Tune concurrency thoughtfully

  • Start with the default worker count (num_cpus * 2). Observe CPU utilization and memory pressure under realistic workloads.
  • Increase IMGFORGE_WORKERS when requests are primarily I/O bound (e.g., lightweight transformations or cached responses).
  • Decrease the worker count when libvips operations are heavy and cause swapping. Monitor resident set size (RSS) and libvips memory pools.

Embrace caching

  • Enable memory or hybrid caching for hot assets. See Caching for sizing guidelines.
  • Warm caches proactively after deployments or cache flushes. Scripts can replay historical access logs.
  • Combine imgforge with a CDN to offload repeated requests and reduce origin bandwidth.

Optimize signatures & URLs

  • Avoid generating unique cache-busting tokens unless content actually changes.
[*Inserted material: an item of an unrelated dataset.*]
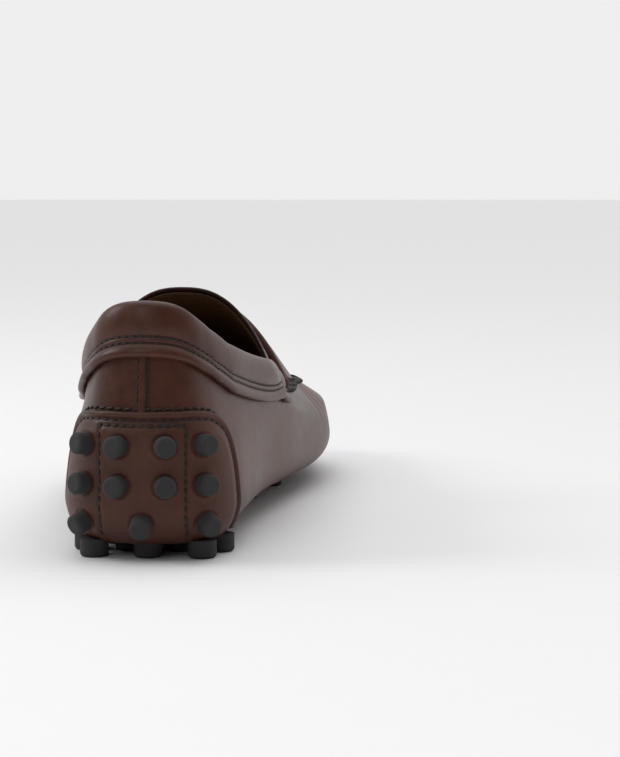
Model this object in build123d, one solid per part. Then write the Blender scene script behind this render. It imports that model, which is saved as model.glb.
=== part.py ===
"""Driving moccasin for the left foot, men's size EU 42, as an assembly of its cut and sewn pieces.

The upper is one leather wrap that passes under the foot and closes at the back of the heel under a
narrow strip. An apron with a tongue closes it on top, and a saddle strap crosses the instep. A collar
band runs round the opening. Rubber studs on two base sheets stand through punched leather pads, one under
the ball of the foot and one that climbs the back of the heel. The shoe bends at the ball, so what crosses
that line is cut there.

Millimetres. +Y points to the toe, +X to the inner (big toe) side, +Z up, and the ground is z = 0. Inside
this file y is counted from the back of the heel, and save() moves each finished piece to the centred
frame. A surface "off" is how far inside the outer face of the wrap it lies, and a negative one lies
outside it.
"""

import os
from functools import lru_cache
from math import hypot, radians, sqrt, tan

from build123d import *

# ---- driving dimensions --------------------------------------------------------------------------
SHOE_LENGTH = 281.0  # wrap, back of the heel to the toe
BALL_WIDTH = 101.5  # wrap, at the ball of the foot
SHOE_HEIGHT = 87.0  # ground to the top of the collar and tongue

STUD_HEIGHT = 4.6  # rubber that stands out of a pad
PAD_THICKNESS = 1.5
BASE_THICKNESS = 1.0  # rubber sheet that carries the studs
WRAP_THICKNESS = 1.7
COUNTER_THICKNESS = 1.0
LINING_THICKNESS = 0.9
APRON_THICKNESS = 1.5
BAND_THICKNESS = 1.5
BAND_PUFF = 1.0  # soft core that holds the collar band off the wrap
STRAP_THICKNESS = 1.6
STRIP_THICKNESS = 0.9
FOAM_THICKNESS = 3.0
SOCK_THICKNESS = 1.1
GLUE = 0.05  # gap between glued layers

GROUND_STUD_RADIUS = 4.9  # large studs under the heel
SMALL_STUD_RADIUS = 3.65  # studs on the back of the heel and under the ball
STUD_EDGE = 1.3  # rounding of a stud's top
STUD_HOLE_GAP = 0.1

ROLL_HEIGHT = 12.0  # height over which the wrap turns up from under the foot
WAIST_HEIGHT = 17.0  # the walls are widest here
MID_HEIGHT = 50.0  # heights at which OUTLINE gives the inward lean, TOP_HEIGHT being the other
CUT_ABOVE = 13.0  # the foot form runs on this far above every piece

BAND_HEIGHT_BACK, BAND_HEIGHT_FRONT = 18.5, 14.5
STRAP_WIDTH = 30.0
STRAP_LOW_Z = 45.0
ROLL_RADIUS = 3.2  # rolled strap ends
STRIP_WIDTH = 3.4  # covers the seam at the back of the heel

FLEX_Z = 10.0  # height of the axis the shoe bends about
FLEX_RANGE = 30.0
FLEX_HALF_WEDGE = FLEX_RANGE / 2 + 1.5
FLEX_GAP = 0.3

THREAD_RADIUS = 0.3
STITCH_PITCH = 2.75  # collar rows
STITCH_LENGTH = 1.9
HEAVY_PITCH = 3.4  # heel pad and apron seam
HEAVY_LENGTH = 2.3
STITCH_LIFT = 0.25  # clear of the leather it lies on
STITCH_MOST_LIFT = 2.0
COLLAR_ROWS = (0.61, 0.735)  # share of the collar band's height below the topline
COLLAR_ROW_FRONT_Y = 102.0
SEAM_ROW_INSET = 2.2  # apron stitches lie this far outside the apron's edge

# The patterns below are drawn for a shoe 281 long, 101.5 wide and 87 high, and graded to the sizes above.
LONG, WIDE, HIGH = SHOE_LENGTH / 281.0, BALL_WIDTH / 101.5, SHOE_HEIGHT / 87.0
ORIGIN_X, ORIGIN_Y = -3.8 * WIDE, 137.0 * LONG  # middle of the whole shoe, in heel coordinates
TOP_HEIGHT = SHOE_HEIGHT
CUT_HEIGHT = TOP_HEIGHT + CUT_ABOVE
BAND_FRONT_Y = 119.0 * LONG
TONGUE_Y = 104.0 * LONG  # back edge of the tongue
STRAP_BACK_Y = 122.5 * LONG
STRAP_FRONT_Y = STRAP_BACK_Y + STRAP_WIDTH
STRAP_HALF_WIDTH = 36.0 * WIDE
COUNTER_FRONT_Y = 66.0 * LONG
LINING_JOIN_Y = 112.0 * LONG
FLEX_Y = 196.0 * LONG  # the shoe bends here, at the ball of the foot

SOLE_Z = STUD_HEIGHT + PAD_THICKNESS + BASE_THICKNESS + 2 * GLUE  # underside of the wrap
PAD_OFF = -(PAD_THICKNESS + BASE_THICKNESS + 2 * GLUE)
BASE_OFF = -(BASE_THICKNESS + GLUE)
BAND_OFF = -(BAND_THICKNESS + BAND_PUFF)
COUNTER_OFF = WRAP_THICKNESS + GLUE
LINING_OFF = COUNTER_OFF + COUNTER_THICKNESS + GLUE
SOCK_OFF = LINING_OFF + LINING_THICKNESS + 2 * GLUE

# Plan outline of the wrap at its widest, from the back of the heel round the inner side to the toe and
# back along the outer side: x, y, how far the flat underside lies inside it, and the inward lean at
# MID_HEIGHT and at TOP_HEIGHT.
OUTLINE = [
    (0.0, 0.0, 8.0, 1.0, 7.0), (15.0, 3.4, 8.0, 2.0, 8.5), (25.2, 13.0, 8.0, 4.5, 11.0),
    (30.2, 32.0, 9.0, 5.0, 9.5), (31.5, 58.0, 10.0, 2.5, 5.0), (33.5, 88.0, 13.0, 0.0, 0.5),
    (37.5, 118.0, 15.0, 0.5, 1.0), (41.5, 148.0, 13.0, 3.0, 5.0), (45.5, 175.0, 11.0, 7.0, 9.0),
    (47.0, 199.0, 11.0, 8.5, 10.0), (45.0, 225.0, 12.0, 9.0, 10.0), (39.0, 250.0, 14.0, 9.0, 10.0),
    (26.5, 270.5, 16.0, 9.0, 10.0), (6.0, 281.0, 18.0, 9.0, 10.0), (-14.5, 277.5, 16.0, 9.0, 10.0),
    (-31.0, 261.0, 14.0, 9.0, 10.0), (-43.0, 234.0, 12.0, 9.0, 10.0), (-50.5, 205.0, 11.0, 8.5, 10.0),
    (-54.5, 176.0, 10.0, 7.5, 9.0), (-53.0, 146.0, 10.0, 7.0, 9.0), (-47.5, 116.0, 11.0, 7.0, 9.0),
    (-41.0, 86.0, 11.0, 6.0, 9.0), (-35.0, 56.0, 10.0, 5.5, 9.0), (-30.8, 32.0, 9.0, 5.0, 9.5),
    (-25.2, 13.0, 8.0, 4.5, 11.0), (-15.0, 3.4, 8.0, 2.0, 8.5),
]
OUTLINE = [(x * WIDE, y * LONG, roll, mid, top) for x, y, roll, mid, top in OUTLINE]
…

Excessive churn destroys cache hit ratios and increases CPU load.
  • Batch-sign URLs offline instead of per request to reduce application overhead.

Use timeouts strategically

  • Tighten IMGFORGE_DOWNLOAD_TIMEOUT to fail fast on unresponsive sources.
  • Keep IMGFORGE_TIMEOUT slightly below your ingress proxy timeout to avoid double-processing.

Monitor key metrics

Scrape /metrics frequently and build dashboards around the core histograms and counters. Start with image_processing_duration_seconds, http_requests_duration_seconds, cache hit ratios, and status_codes_total, then expand using the playbooks in Prometheus Monitoring.

Right-size hardware

  • Favor instances with high memory bandwidth and SSD-backed storage when using disk or hybrid caches.
  • Allocate headroom for libvips; operations like large resizes or watermarks can temporarily inflate memory usage.
  • Pin docker containers to dedicated CPU sets (cpuset) when co-locating with other workloads to minimize interference.

Use asynchronous sources

  • When requesting assets from object storage or remote services, prefer nodes within the same region to reduce latency.
  • Enable HTTP/2 between imgforge and upstream sources if supported—reqwest does this automatically—and keep connections warm.

Instrument tracing

  • Increase log verbosity (IMGFORGE_LOG_LEVEL=imgforge=debug) during load tests to capture timings.
  • Integrate tracing subscribers that export spans to distributed tracing backends (e.g., OpenTelemetry) for end-to-end insight.

Profile periodically

  • Benchmark with tools like wrk or vegeta using realistic URLs and sizes.
  • Use the included K6 load testing suite to test processing endpoints with various parameter combinations and find performance limits.
  • Use cargo flamegraph or perf to identify hotspots in transformations if CPU-bound.

Plan for scale

  • Horizontal scaling is straightforward—deploy multiple imgforge instances behind a load balancer. Ensure each replica has its own cache path (or use a shared NAS for disk caches).
  • Combine imgforge with message queues or background jobs when pre-rendering large batches of images.

Pair these tips with the lifecycle overview in Request Lifecycle to pinpoint bottlenecks quickly.